[3D code data]
┌──

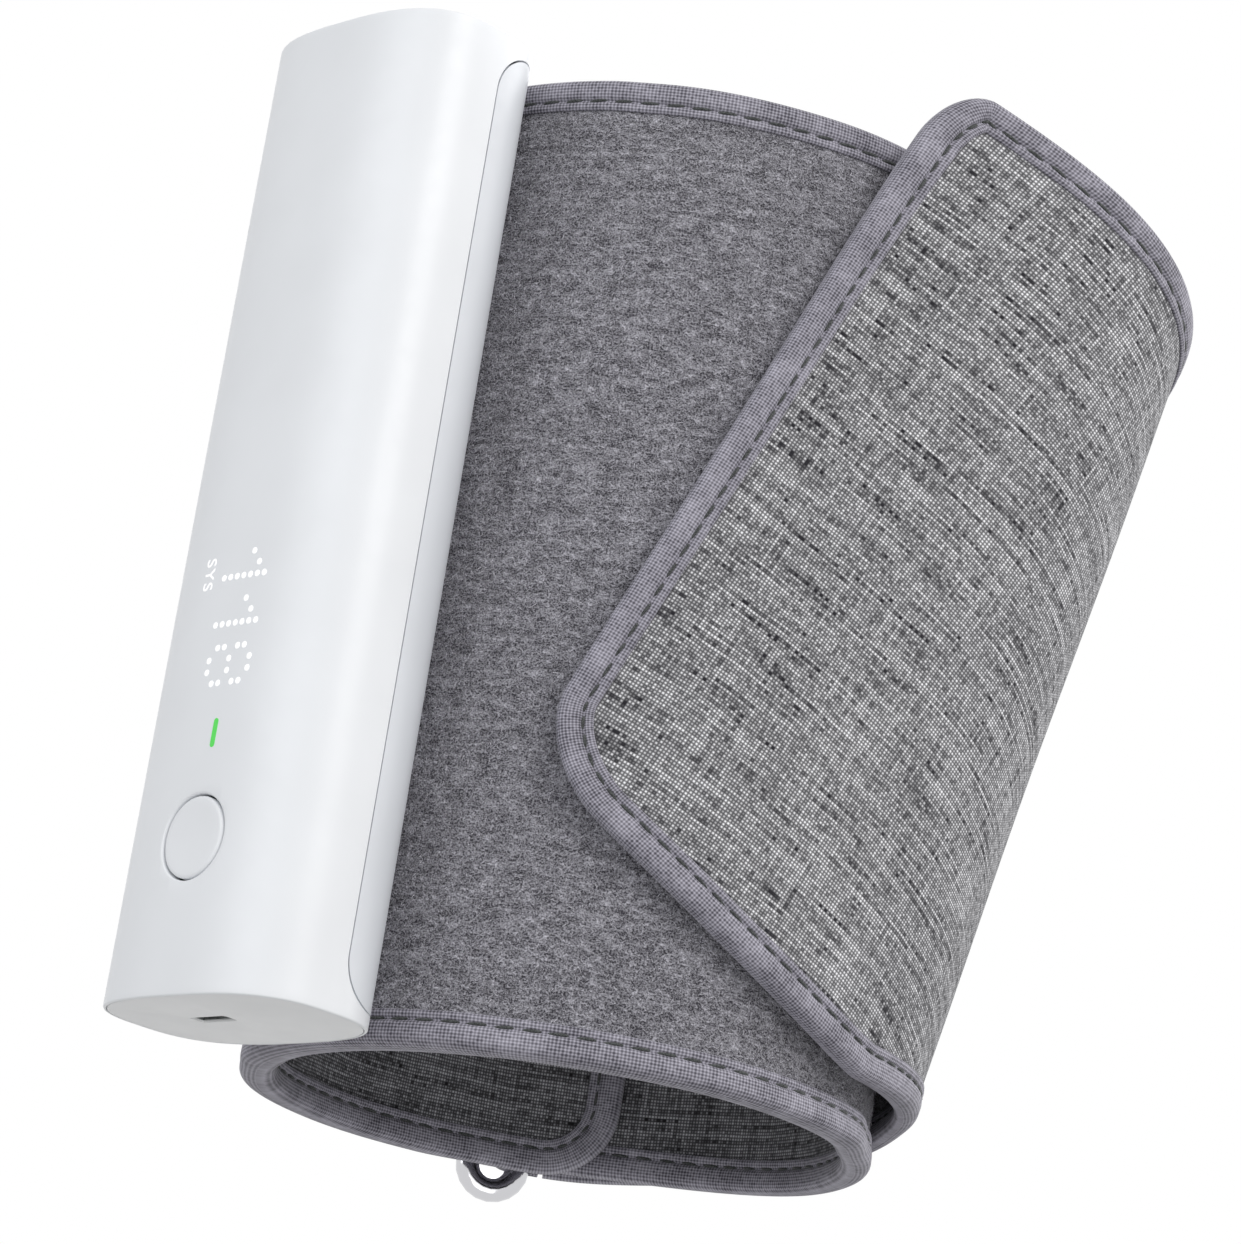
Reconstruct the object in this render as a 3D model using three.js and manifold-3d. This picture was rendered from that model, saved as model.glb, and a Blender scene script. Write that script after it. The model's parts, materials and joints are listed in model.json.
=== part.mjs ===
// One-piece upper-arm blood pressure monitor: a tube-shaped pump unit on a wrapped fabric cuff.
// Millimetres, +Z up along the arm. The cuff's own axis is x = y = 0 before the final lean.
import * as THREE from 'three';
import { mergeVertices } from 'three/addons/utils/BufferGeometryUtils.js';
import Module from 'manifold-3d';

const wasm = await Module();
wasm.setup();

// ---- shared clearances and cloth -------------------------------------------------------------
const GAP = 0.3; // between two pieces that touch
const TAPE = 0.5; // thickness of the binding tape
const TAPE_REACH = 5.4; // how far the tape reaches in from an edge
const EDGE = TAPE + GAP; // cloth ends this far inside the outline of its binding

// ---- cuff band -------------------------------------------------------------------------------
const CUFF_WIDTH = 153;
const BORE_R = 44; // inside face of the lining
const LINING = 0.9;
const BLADDER = 1.2;
const STIFFENER = 0.8;
const LOOP_CLOTH = 1.6;
const THIN = LINING + GAP + LOOP_CLOTH; // band where it holds only cloth
const THICK = THIN + BLADDER + STIFFENER + 2 * GAP; // band where it holds bladder and stiffener
const CUFF_R = BORE_R + THICK;
const BAND_START = 77; // degrees, rounded inner end that lies under the ring
const SWELL = { start: 105, rise: 12, fall: 335, drop: 15 }; // where the thick stretch begins and ends
const SPIRAL = { start: 335, end: 425 }; // where the band climbs over its own inner end
const CLIMB = THIN + 2 * EDGE + GAP + 0.1;
const END_CORNER = 12;
const STRAP_TOP = 131; // the band narrows to this before the ring
const STRAP_BOTTOM = 1.5;
const NARROWING = { start: 385, end: 440 };
const BLADDER_SPAN = [122, 330];
const STIFFENER_SPAN = [119, 334];

// ---- ring, and the cloth that turns round it --------------------------------------------------
const RING_ANGLE = 99.7;
const RING_WIRE = 2; // wire radius
const RING_PITCH = 8.4; // between the two long bars
const RING_DROP = 4.5; // how far the ring's round end reaches below the cuff's edge
const RING_TOP = 139;
const FOLD = 1.9; // cloth turned round the free bar
const FOLD_LEG = 4;
const LOOP_STRAP = 1; // strap that carries the ring

// ---- flap ------------------------------------------------------------------------------------
const FLAP_BACK = 0.8;
const FLAP_FACE = 0.9;
const FLAP = FLAP_BACK + GAP + FLAP_FACE;
const FLAP_R = CUFF_R + 2 * EDGE + GAP; // inside face of the flap where it lies on the band
const FLAP_RISE = 36; // bottom edge climbs by this towards the flap's end
const FLAP_TOP = 163;
const FLARE = { angle: 10, half: 80, depth: 30 }; // how far the top edge stands off the band
const HINGE_ANGLE = -10; // the peeled end turns about this line
const TAIL_BOTTOM_ANGLE = -104;
const TAIL_TOP_ANGLE = -50;
const TAIL_CORNER = 11;
const HOOKS = 1.2;

// ---- monitor tube ----------------------------------------------------------------------------
const TUBE = { half: 21.3, depth: 13.7, power: 2.86, wall: 1.8 }; // rounded section, half sizes
const TUBE_LENGTH = CUFF_WIDTH;
const TUBE_ANGLE = 221.2;
const TUBE_TWIST = 2.8; // the display looks this much further round than straight out
const SPLIT = 1; // height of the seam between the front shell and the rear cover
const CAP = 2;
const RIM = 1.4;
const BUTTON = { r: 6.2, flange: 1.4, z: 23.6, travel: 0.8, proud: 0.1 };
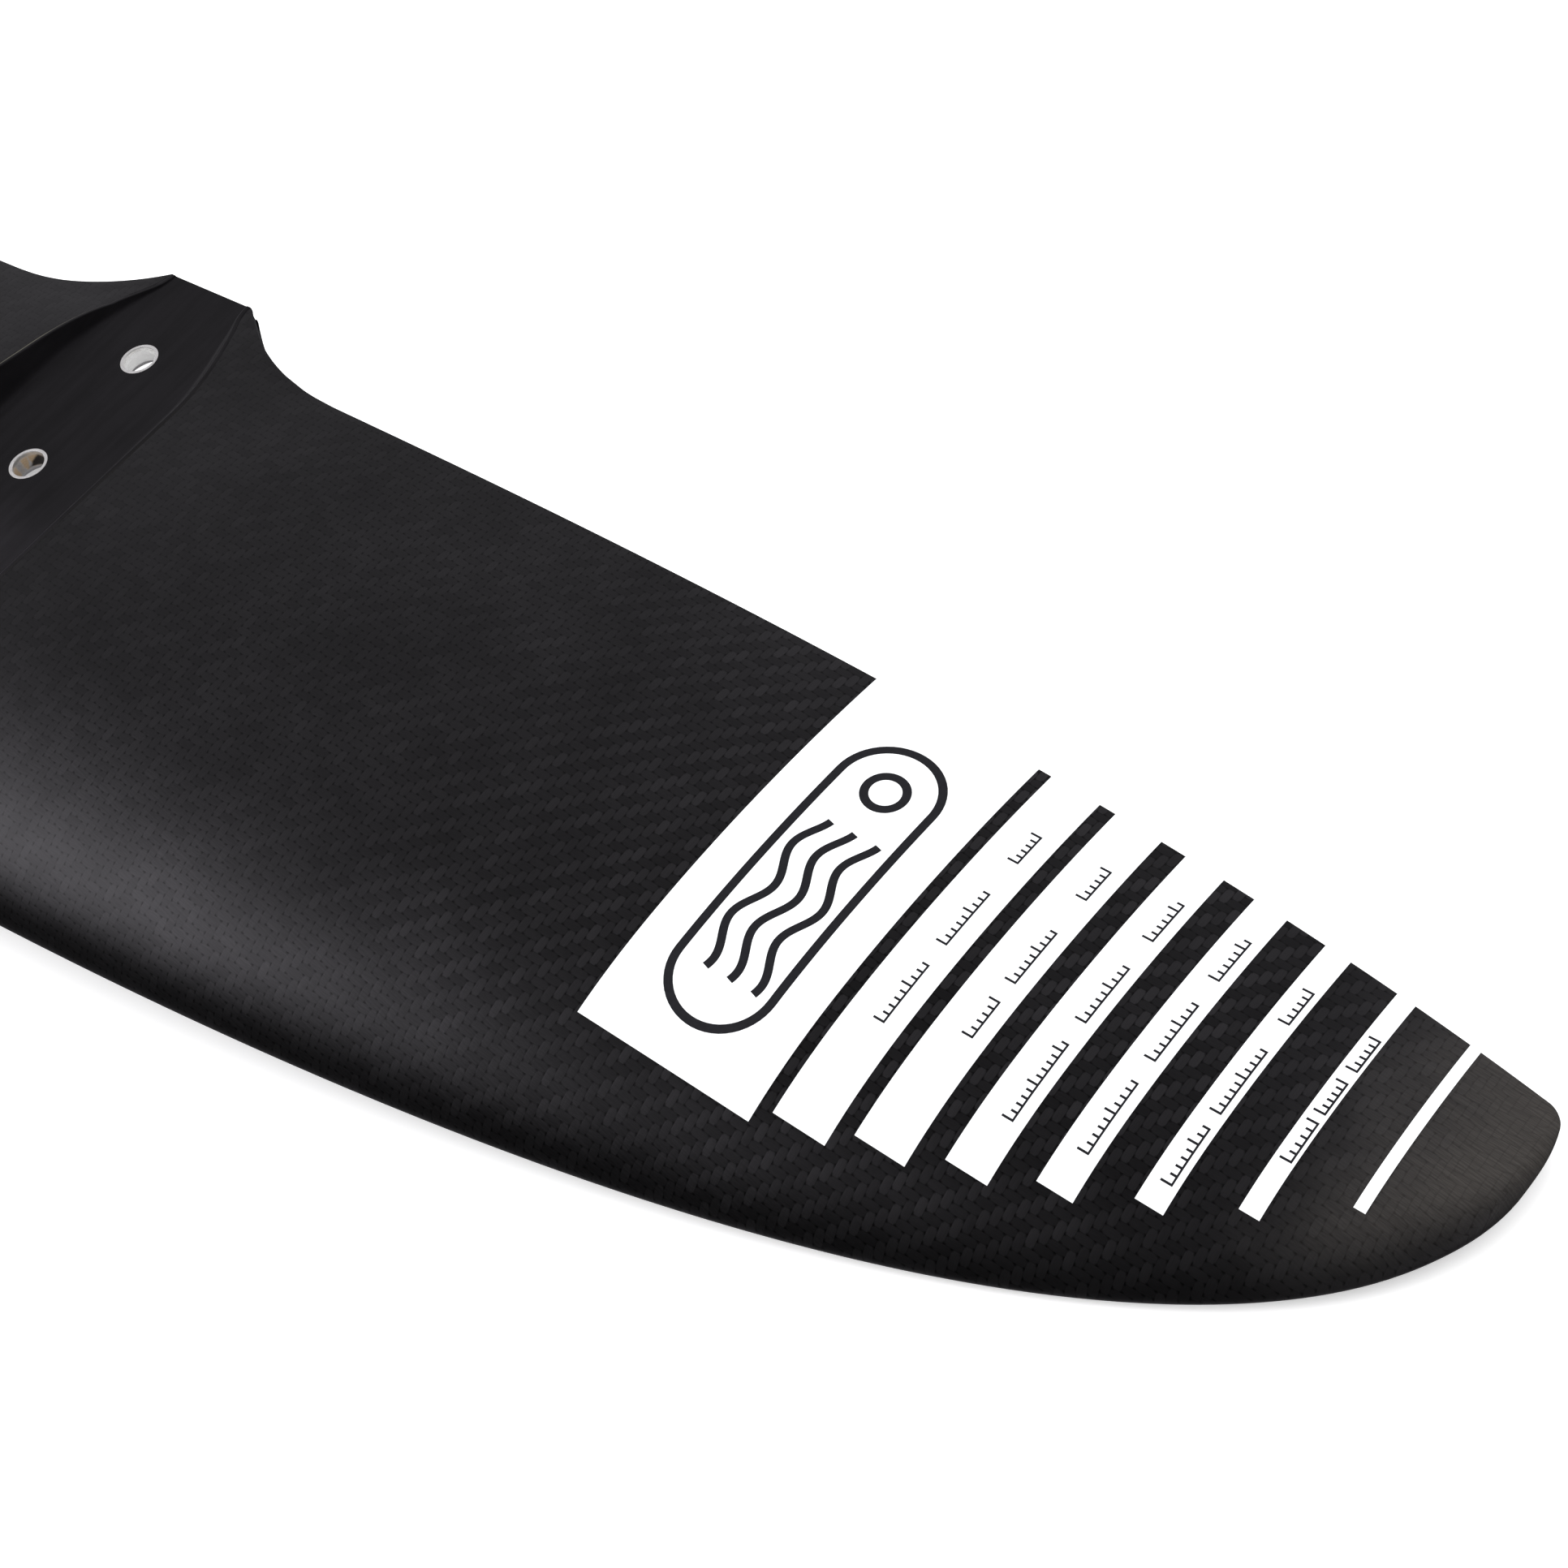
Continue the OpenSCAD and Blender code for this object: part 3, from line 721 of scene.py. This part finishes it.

└──

* EXERCISE PROMPT
Copy all the records above precisely.

* REPLY TO THE EXERCISE
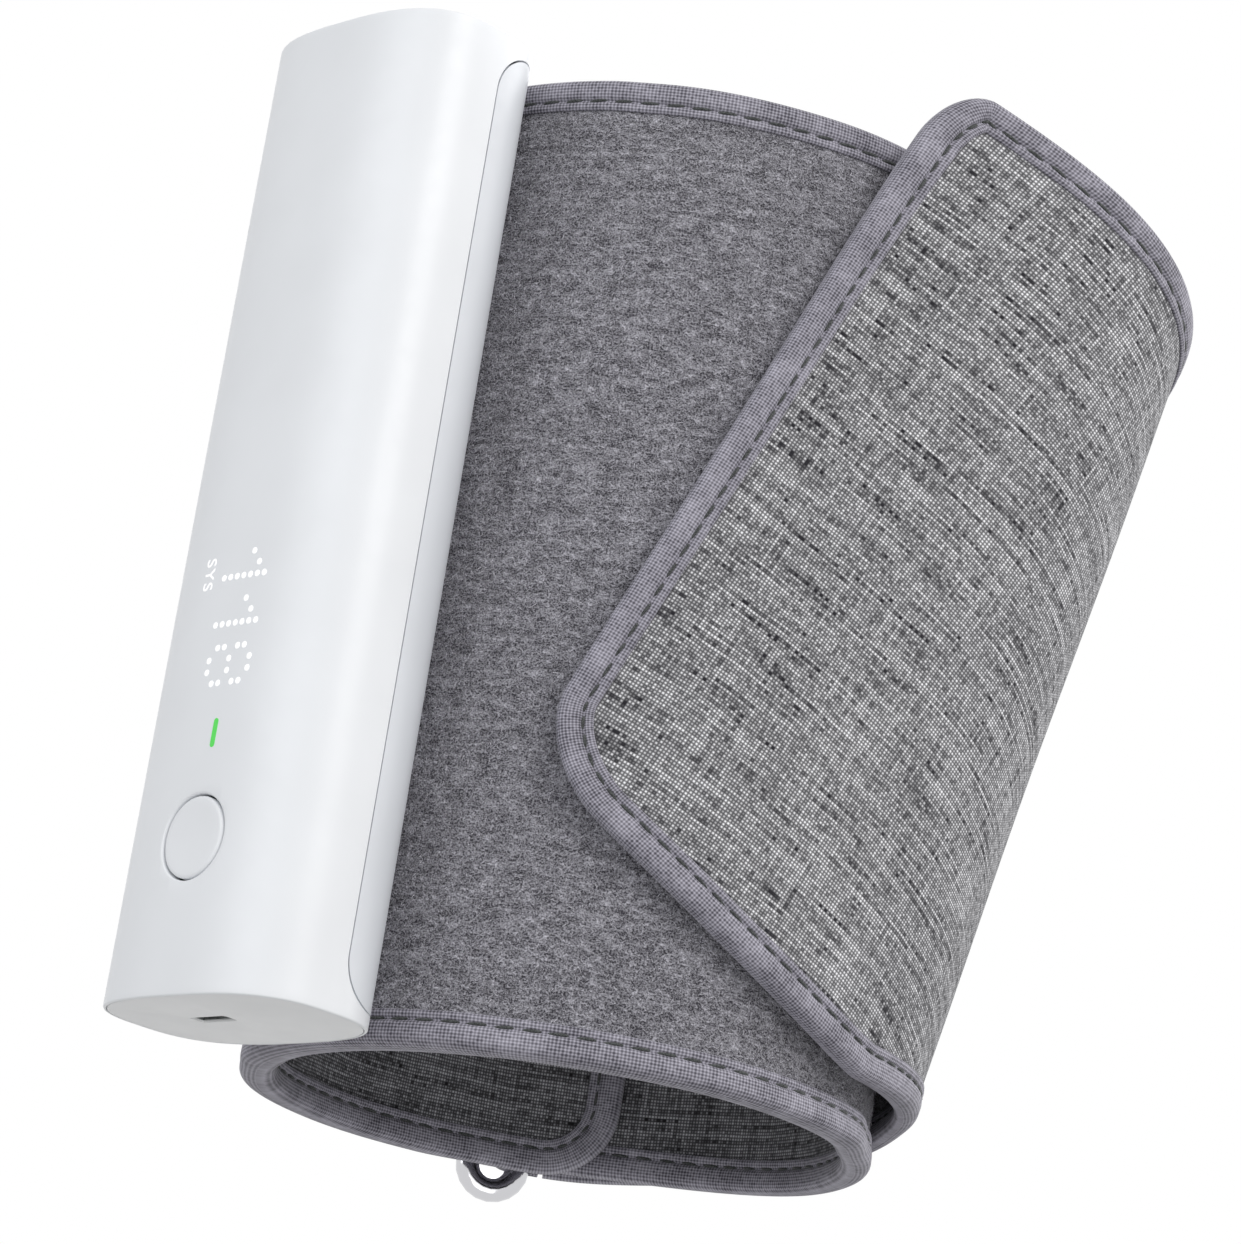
Reconstruct the object in this render as a 3D model using three.js and manifold-3d. This picture was rendered from that model, saved as model.glb, and a Blender scene script. Write that script after it. The model's parts, materials and joints are listed in model.json.
=== part.mjs ===
// One-piece upper-arm blood pressure monitor: a tube-shaped pump unit on a wrapped fabric cuff.
// Millimetres, +Z up along the arm. The cuff's own axis is x = y = 0 before the final lean.
import * as THREE from 'three';
import { mergeVertices } from 'three/addons/utils/BufferGeometryUtils.js';
import Module from 'manifold-3d';

const wasm = await Module();
wasm.setup();

// ---- shared clearances and cloth -------------------------------------------------------------
const GAP = 0.3; // between two pieces that touch
const TAPE = 0.5; // thickness of the binding tape
const TAPE_REACH = 5.4; // how far the tape reaches in from an edge
const EDGE = TAPE + GAP; // cloth ends this far inside the outline of its binding

// ---- cuff band -------------------------------------------------------------------------------
const CUFF_WIDTH = 153;
const BORE_R = 44; // inside face of the lining
const LINING = 0.9;
const BLADDER = 1.2;
const STIFFENER = 0.8;
const LOOP_CLOTH = 1.6;
const THIN = LINING + GAP + LOOP_CLOTH; // band where it holds only cloth
const THICK = THIN + BLADDER + STIFFENER + 2 * GAP; // band where it holds bladder and stiffener
const CUFF_R = BORE_R + THICK;
const BAND_START = 77; // degrees, rounded inner end that lies under the ring
const SWELL = { start: 105, rise: 12, fall: 335, drop: 15 }; // where the thick stretch begins and ends
const SPIRAL = { start: 335, end: 425 }; // where the band climbs over its own inner end
const CLIMB = THIN + 2 * EDGE + GAP + 0.1;
const END_CORNER = 12;
const STRAP_TOP = 131; // the band narrows to this before the ring
const STRAP_BOTTOM = 1.5;
const NARROWING = { start: 385, end: 440 };
const BLADDER_SPAN = [122, 330];
const STIFFENER_SPAN = [119, 334];

// ---- ring, and the cloth that turns round it --------------------------------------------------
const RING_ANGLE = 99.7;
const RING_WIRE = 2; // wire radius
const RING_PITCH = 8.4; // between the two long bars
const RING_DROP = 4.5; // how far the ring's round end reaches below the cuff's edge
const RING_TOP = 139;
const FOLD = 1.9; // cloth turned round the free bar
const FOLD_LEG = 4;
const LOOP_STRAP = 1; // strap that carries the ring

// ---- flap ------------------------------------------------------------------------------------
const FLAP_BACK = 0.8;
const FLAP_FACE = 0.9;
const FLAP = FLAP_BACK + GAP + FLAP_FACE;
const FLAP_R = CUFF_R + 2 * EDGE + GAP; // inside face of the flap where it lies on the band
const FLAP_RISE = 36; // bottom edge climbs by this towards the flap's end
const FLAP_TOP = 163;
const FLARE = { angle: 10, half: 80, depth: 30 }; // how far the top edge stands off the band
const HINGE_ANGLE = -10; // the peeled end turns about this line
const TAIL_BOTTOM_ANGLE = -104;
const TAIL_TOP_ANGLE = -50;
const TAIL_CORNER = 11;
const HOOKS = 1.2;

// ---- monitor tube ----------------------------------------------------------------------------
const TUBE = { half: 21.3, depth: 13.7, power: 2.86, wall: 1.8 }; // rounded section, half sizes
const TUBE_LENGTH = CUFF_WIDTH;
const TUBE_ANGLE = 221.2;
const TUBE_TWIST = 2.8; // the display looks this much further round than straight out
const SPLIT = 1; // height of the seam between the front shell and the rear cover
const CAP = 2;
const RIM = 1.4;
const BUTTON = { r: 6.2, flange: 1.4, z: 23.6, travel: 0.8, proud: 0.1 };
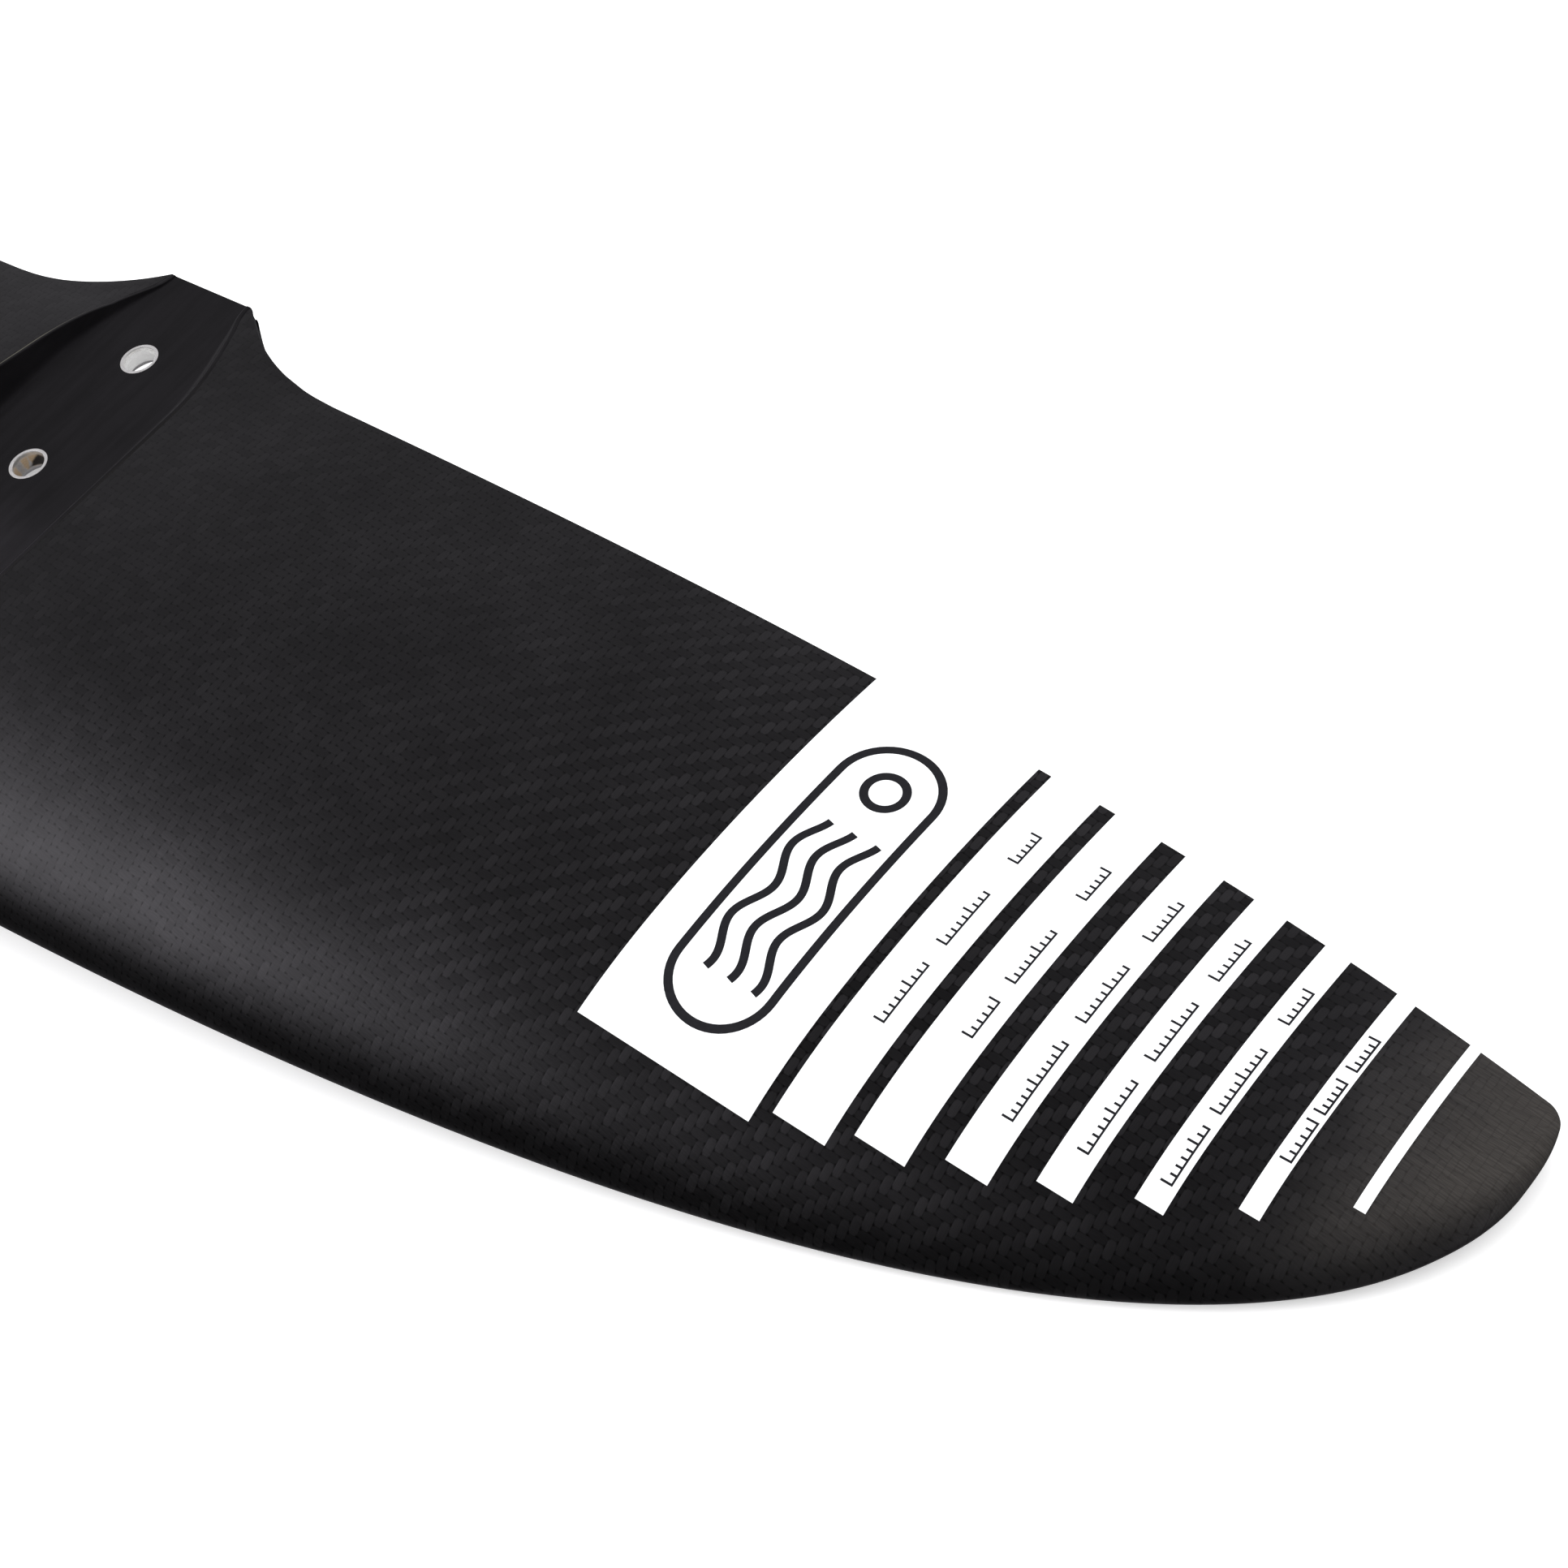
Continue the OpenSCAD and Blender code for this object: part 3, from line 721 of scene.py. This part finishes it.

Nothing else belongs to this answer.